Arts | September 15th, 2021

By Alicia Underlee Nelson

alicia@hpr1.com

Downtown Fargo has a new mural that commemorates a music legend and a Grammy-winning concert. Artist Jeff Knight completed a painting of Duke Ellington on the alley side of the Rhombus Guys building at 606 Main Ave. this summer. The mural features the composer, pianist and band leader at his piano against an aqua background dotted with other musical instruments.

The painting is just steps from the site of the Crystal Ballroom, which stood at the corner of 6th St. and 1st Ave. S. The municipal auditorium’s second-floor dance hall hosted prominent jazz and big band musicians and well-attended dances until 1957. The show Ellington and his Famous Orchestra played in the Crystal Ballroom on November 7, 1940 might just be a memory if two former college DJs, Richard Burris and Jack Towers, hadn’t gotten permission to record it.

Towers later made a tape of the show for a friend. The bootleg circled Europe in the 1960s and 1970s before it was officially released in 1978. It won a Grammy Award in 1980.

“I was shocked that I had lived my whole life here and had not heard of that story,” said Knight.
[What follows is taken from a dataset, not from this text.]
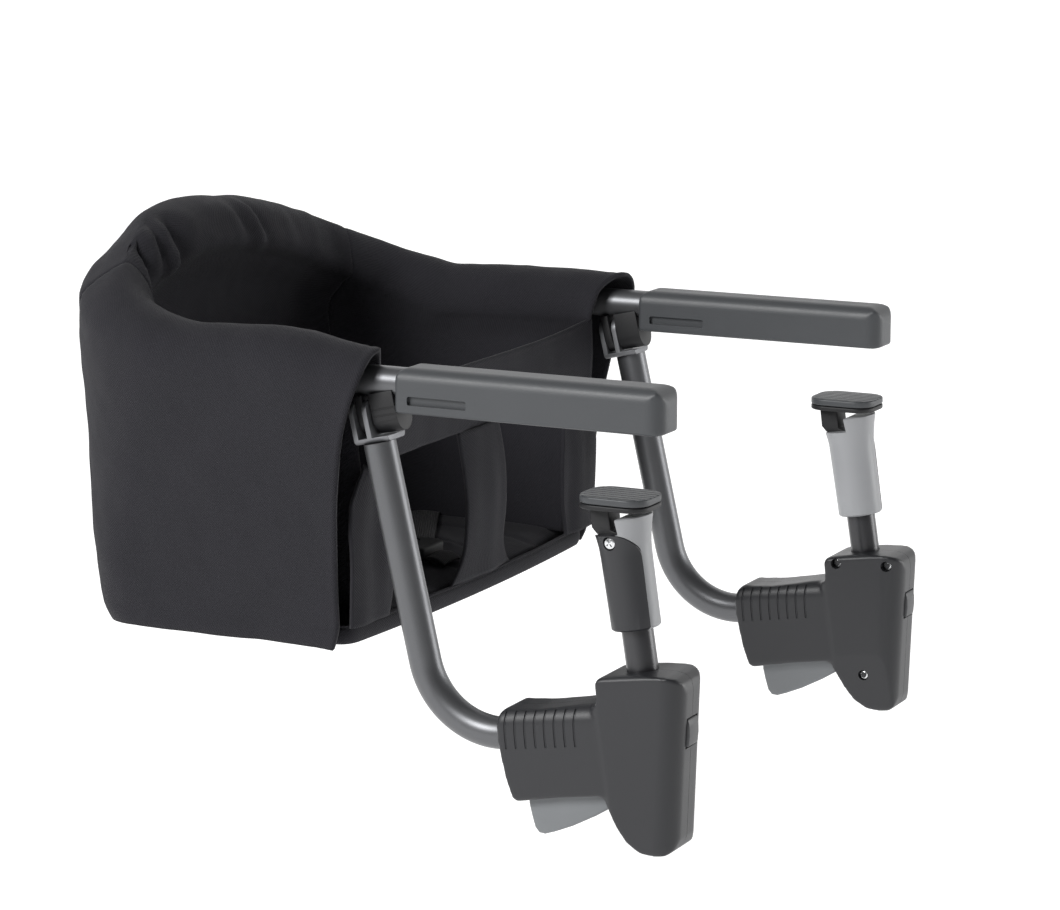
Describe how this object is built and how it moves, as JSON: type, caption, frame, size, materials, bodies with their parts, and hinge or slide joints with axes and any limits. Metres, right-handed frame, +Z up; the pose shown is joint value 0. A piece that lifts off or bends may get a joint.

He wanted to create a mural to commemorate that particular moment in Fargo music history.

The mural is the first in the Fargo Music Icons Mural series. It’s funded in part by a grant from The Arts Partnership in Fargo.

“That's when I looped in friends Cody Schuler and Gia Rassier to help with establishing a springboard with which we could make these public murals accessible so more people could learn about their historical value,” he explained. “Cody developed a website (fargomurals.com) and Gia is helping with the mural's inclusion on a variety of experiential walking tours.”

Additional murals are planned in the coming months. Updates will be posted on the website as details are finalized.

“We're hoping to do some more murals in the future with a Fargo-Moorhead connection, including Bob Dylan, Peggy Lee, and Bobby Vee,” Knight explained. “We're just looking for the right spaces and a bit of funding to cover those future murals.”